**AIM:**
Output the lines that follow exactly as they are.

**DATA EXCERPT:**

• • •

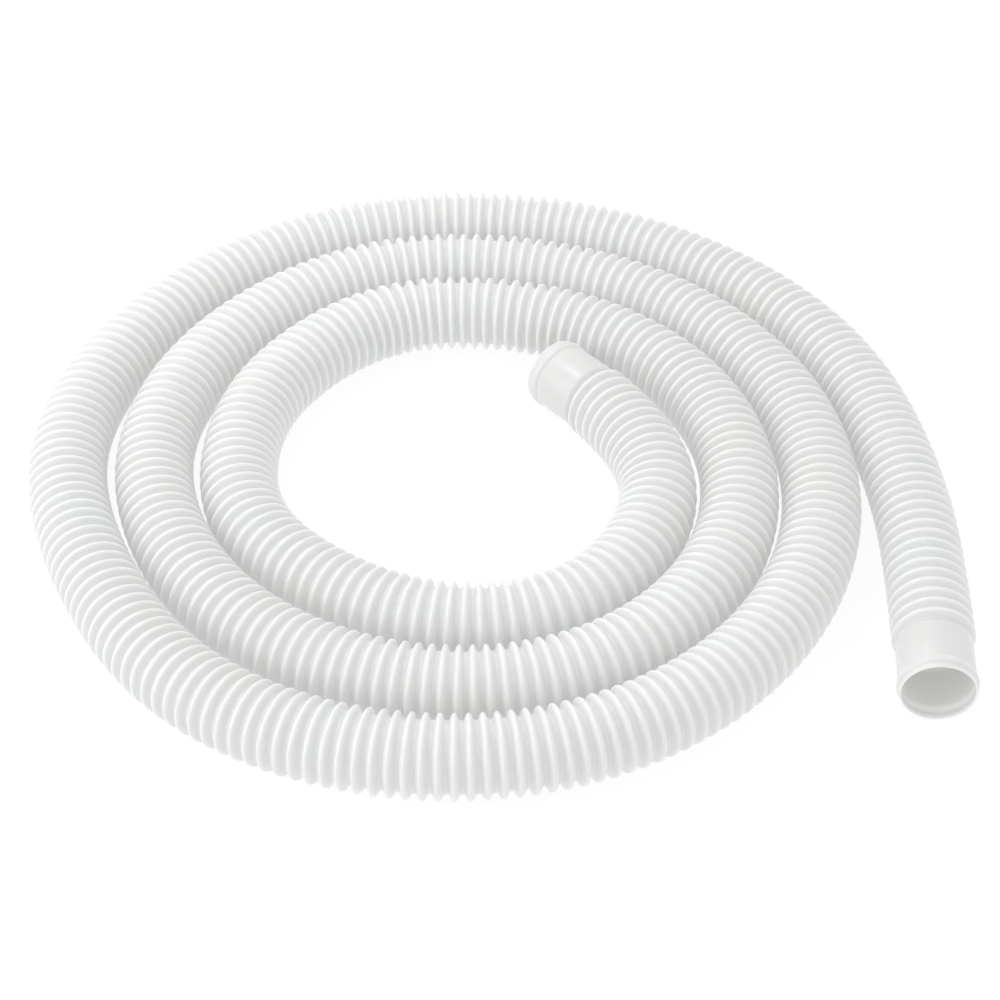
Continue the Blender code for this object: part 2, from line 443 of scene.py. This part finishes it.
def hollow_tube(name, route, outside, inside, sides, material):
    """A closed tube wall. outside and inside are arrays of (length along the hose, radius).

    Its faces point into the wall.
    """
    loop = np.concatenate([outside, inside[::-1]])
    middles = route.places(loop[:, 0])
    lefts = route.lefts(loop[:, 0])
    angles = np.arange(sides) * 2 * math.pi / sides
    rings = middles[:, None] + loop[:, 1, None, None] * (
        lefts[:, None] * np.cos(angles)[None, :, None]
        + np.array([0, 0, 1]) * np.sin(angles)[None, :, None]
    )
    count = len(loop)
    ring = np.arange(count)[:, None]
    side = np.arange(sides)[None, :]
    next_ring, next_side = (ring + 1) % count, (side + 1) % sides
    corners = [(next_ring, side), (next_ring, next_side), (ring, next_side), (ring, side)]
    faces = np.stack([r * sides + s for r, s in corners], axis=-1).reshape(-1, 4)
    data = bpy.data.meshes.new(name)
    data.from_pydata(rings.reshape(-1, 3).tolist(), [], faces.tolist())
    place = np.stack(
        [
            np.repeat(loop[:, 0], sides),
            (loop[:, 1, None] * np.cos(angles)).ravel(),
            (loop[:, 1, None] * np.sin(angles)).ravel(),
        ],
        axis=1,
    )
    attribute = data.attributes.new("hose_place", "FLOAT_VECTOR", "POINT")
    attribute.data.foreach_set("vector", place.astype(np.float32).ravel())
    data.shade_smooth()
    data.set_sharp_from_angle(angle=math.radians(SHARP_DEG))
    data.materials.append(material)
    made = bpy.data.objects.new(name, data)
    bpy.context.scene.collection.objects.link(made)
    return made


def whole_rib(half):
    """One rib from groove to groove, without its last ring, as (share of pitch, share of depth)."""
    up = list(half)
    down = [(1 - share, height) for share, height in reversed(half[1:-1])]
    return np.array(up + down)


def ribbed_profile(half, first, last, pitch, lowest_radius):
    """Ribs from one groove to another, as (length along the hose, radius)."""
    rib = whole_rib(half)
    shares = np.concatenate([k + rib[:, 0] for k in range(first, last)] + [[last]])
    heights = np.concatenate([np.tile(rib[:, 1], last - first), [0]])
    lengths = CUFF_LENGTH + shares * pitch
    return np.stack([lengths, lowest_radius + RIB_DEPTH * heights], axis=1)


def ribbed_hose(name, route, first, last, material):
    """The hose from one groove to another, counted from the outer cuff."""
    outside = ribbed_profile(OUTER_HALF_RIB, first, last, route.pitch, GROOVE_RADIUS)
    inside = ribbed_profile(INNER_HALF_RIB, first, last, route.pitch, GROOVE_RADIUS - WALL)
    return hollow_tube(name, route, outside, inside, HOSE_SIDES, material)


def cuff(name, route, at_inner_end, material):
    """A smooth cuff, with its rim at one end of the hose."""
    outside = np.array(CUFF_OUTSIDE) * MM
    inside = np.array(CUFF_INSIDE) * MM
    if at_inner_end:
        outside[:, 0] = route.length - outside[:, 0]
        inside[:, 0] = route.length - inside[:, 0]
    made = hollow_tube(name, route, outside, inside, CUFF_SIDES, material)
    if at_inner_end:
        # Its lengths run backwards, which turns its faces the other way from the other pieces'
        made.data.flip_normals()
    return made


def bend_piece(piece, route, coil_body, rim_body, coil_side, rim_side):
    """Bakes a piece's place into its mesh and finds the ends of its flexing stretch; it is not
    bent.
    """
    ends = np.array([route.from_outer_rim(coil_side), route.from_outer_rim(rim_side)])
    start, end = route.places(ends)
    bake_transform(piece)


def declare_hose(piece, route, first, last, with_pieces):
    """Works out the path of a piece of free hose, from one groove to another."""
    start, end = route.groove_at(first), route.groove_at(last)
    path = route.places(np.linspace(start, end, math.ceil((end - start) / PATH_STEP) + 1))


def build_cuffs(route):
    """Both cuffs, by name, riding on the hose's free ends."""
    plastic = milky_plastic("cuff_wall", CUFF_LOOK)
    made = {}
    for side in ("outer", "inner"):
        name = f"{side}_cuff_shell"
        made[name] = cuff(name, route, side == "inner", plastic)
        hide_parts(f"{side}_cuff")
        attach(made[name], f"{side}_end")
    return made


def build_hose(route):
    """The ribbed hose's pieces and the cuffs on it."""
    plastic = milky_plastic("hose_wall", HOSE_LOOK)
    firsts = [route.nearest_groove(length) for _, length, _ in HOSE_PIECES]
    lasts = firsts[1:] + [RIB_COUNT]
    made = {}
    grooves = {}
    for (name, _, nodes), first, last in zip(HOSE_PIECES, firsts, lasts):
        made[name] = ribbed_hose(name, route, first, last, plastic)
        grooves[name] = first, last
        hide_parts(*nodes)
    made.update(build_cuffs(route))
    for name in STILL_PIECES:
        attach(made[name], "coil")
    for name, *bend in BENDING_PIECES:
        bend_piece(made[name], route, *bend)
    for name, carried in FREE_HOSE.items():
        declare_hose(made[name], route, *grooves[name], [made[other] for other in carried])


def main():
    set_up_camera()
    set_up_light()
    set_up_floor()
    build_hose(Route())


main()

• • •

**THE REPLY:**
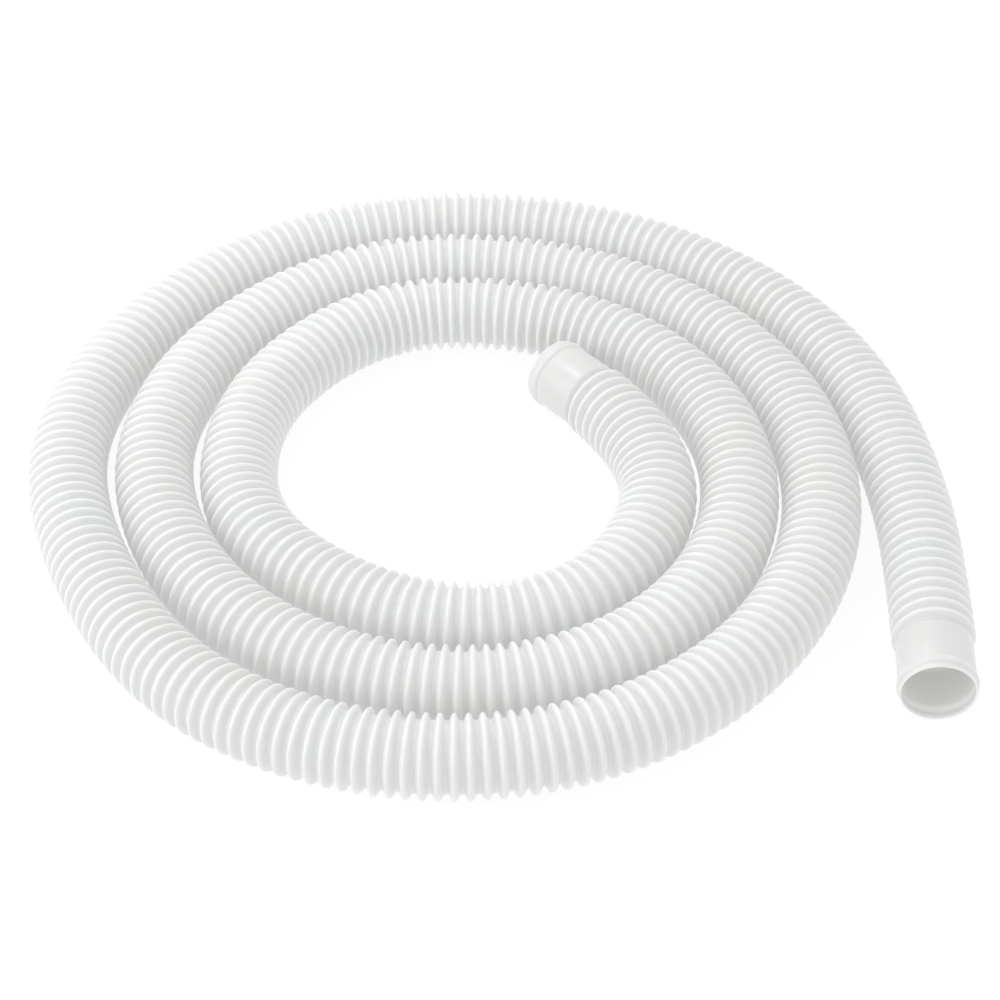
Continue the Blender code for this object: part 2, from line 443 of scene.py. This part finishes it.
def hollow_tube(name, route, outside, inside, sides, material):
    """A closed tube wall. outside and inside are arrays of (length along the hose, radius).

    Its faces point into the wall.
    """
    loop = np.concatenate([outside, inside[::-1]])
    middles = route.places(loop[:, 0])
    lefts = route.lefts(loop[:, 0])
    angles = np.arange(sides) * 2 * math.pi / sides
    rings = middles[:, None] + loop[:, 1, None, None] * (
        lefts[:, None] * np.cos(angles)[None, :, None]
        + np.array([0, 0, 1]) * np.sin(angles)[None, :, None]
    )
    count = len(loop)
    ring = np.arange(count)[:, None]
    side = np.arange(sides)[None, :]
    next_ring, next_side = (ring + 1) % count, (side + 1) % sides
    corners = [(next_ring, side), (next_ring, next_side), (ring, next_side), (ring, side)]
    faces = np.stack([r * sides + s for r, s in corners], axis=-1).reshape(-1, 4)
    data = bpy.data.meshes.new(name)
    data.from_pydata(rings.reshape(-1, 3).tolist(), [], faces.tolist())
    place = np.stack(
        [
            np.repeat(loop[:, 0], sides),
            (loop[:, 1, None] * np.cos(angles)).ravel(),
            (loop[:, 1, None] * np.sin(angles)).ravel(),
        ],
        axis=1,
    )
    attribute = data.attributes.new("hose_place", "FLOAT_VECTOR", "POINT")
    attribute.data.foreach_set("vector", place.astype(np.float32).ravel())
    data.shade_smooth()
    data.set_sharp_from_angle(angle=math.radians(SHARP_DEG))
    data.materials.append(material)
    made = bpy.data.objects.new(name, data)
    bpy.context.scene.collection.objects.link(made)
    return made


def whole_rib(half):
    """One rib from groove to groove, without its last ring, as (share of pitch, share of depth)."""
    up = list(half)
    down = [(1 - share, height) for share, height in reversed(half[1:-1])]
    return np.array(up + down)


def ribbed_profile(half, first, last, pitch, lowest_radius):
    """Ribs from one groove to another, as (length along the hose, radius)."""
    rib = whole_rib(half)
    shares = np.concatenate([k + rib[:, 0] for k in range(first, last)] + [[last]])
    heights = np.concatenate([np.tile(rib[:, 1], last - first), [0]])
    lengths = CUFF_LENGTH + shares * pitch
    return np.stack([lengths, lowest_radius + RIB_DEPTH * heights], axis=1)


def ribbed_hose(name, route, first, last, material):
    """The hose from one groove to another, counted from the outer cuff."""
    outside = ribbed_profile(OUTER_HALF_RIB, first, last, route.pitch, GROOVE_RADIUS)
    inside = ribbed_profile(INNER_HALF_RIB, first, last, route.pitch, GROOVE_RADIUS - WALL)
    return hollow_tube(name, route, outside, inside, HOSE_SIDES, material)


def cuff(name, route, at_inner_end, material):
    """A smooth cuff, with its rim at one end of the hose."""
    outside = np.array(CUFF_OUTSIDE) * MM
    inside = np.array(CUFF_INSIDE) * MM
    if at_inner_end:
        outside[:, 0] = route.length - outside[:, 0]
        inside[:, 0] = route.length - inside[:, 0]
    made = hollow_tube(name, route, outside, inside, CUFF_SIDES, material)
    if at_inner_end:
        # Its lengths run backwards, which turns its faces the other way from the other pieces'
        made.data.flip_normals()
    return made


def bend_piece(piece, route, coil_body, rim_body, coil_side, rim_side):
    """Bakes a piece's place into its mesh and finds the ends of its flexing stretch; it is not
    bent.
    """
    ends = np.array([route.from_outer_rim(coil_side), route.from_outer_rim(rim_side)])
    start, end = route.places(ends)
    bake_transform(piece)


def declare_hose(piece, route, first, last, with_pieces):
    """Works out the path of a piece of free hose, from one groove to another."""
    start, end = route.groove_at(first), route.groove_at(last)
    path = route.places(np.linspace(start, end, math.ceil((end - start) / PATH_STEP) + 1))


def build_cuffs(route):
    """Both cuffs, by name, riding on the hose's free ends."""
    plastic = milky_plastic("cuff_wall", CUFF_LOOK)
    made = {}
    for side in ("outer", "inner"):
        name = f"{side}_cuff_shell"
        made[name] = cuff(name, route, side == "inner", plastic)
        hide_parts(f"{side}_cuff")
        attach(made[name], f"{side}_end")
    return made


def build_hose(route):
    """The ribbed hose's pieces and the cuffs on it."""
    plastic = milky_plastic("hose_wall", HOSE_LOOK)
    firsts = [route.nearest_groove(length) for _, length, _ in HOSE_PIECES]
    lasts = firsts[1:] + [RIB_COUNT]
    made = {}
    grooves = {}
    for (name, _, nodes), first, last in zip(HOSE_PIECES, firsts, lasts):
        made[name] = ribbed_hose(name, route, first, last, plastic)
        grooves[name] = first, last
        hide_parts(*nodes)
    made.update(build_cuffs(route))
    for name in STILL_PIECES:
        attach(made[name], "coil")
    for name, *bend in BENDING_PIECES:
        bend_piece(made[name], route, *bend)
    for name, carried in FREE_HOSE.items():
        declare_hose(made[name], route, *grooves[name], [made[other] for other in carried])


def main():
    set_up_camera()
    set_up_light()
    set_up_floor()
    build_hose(Route())


main()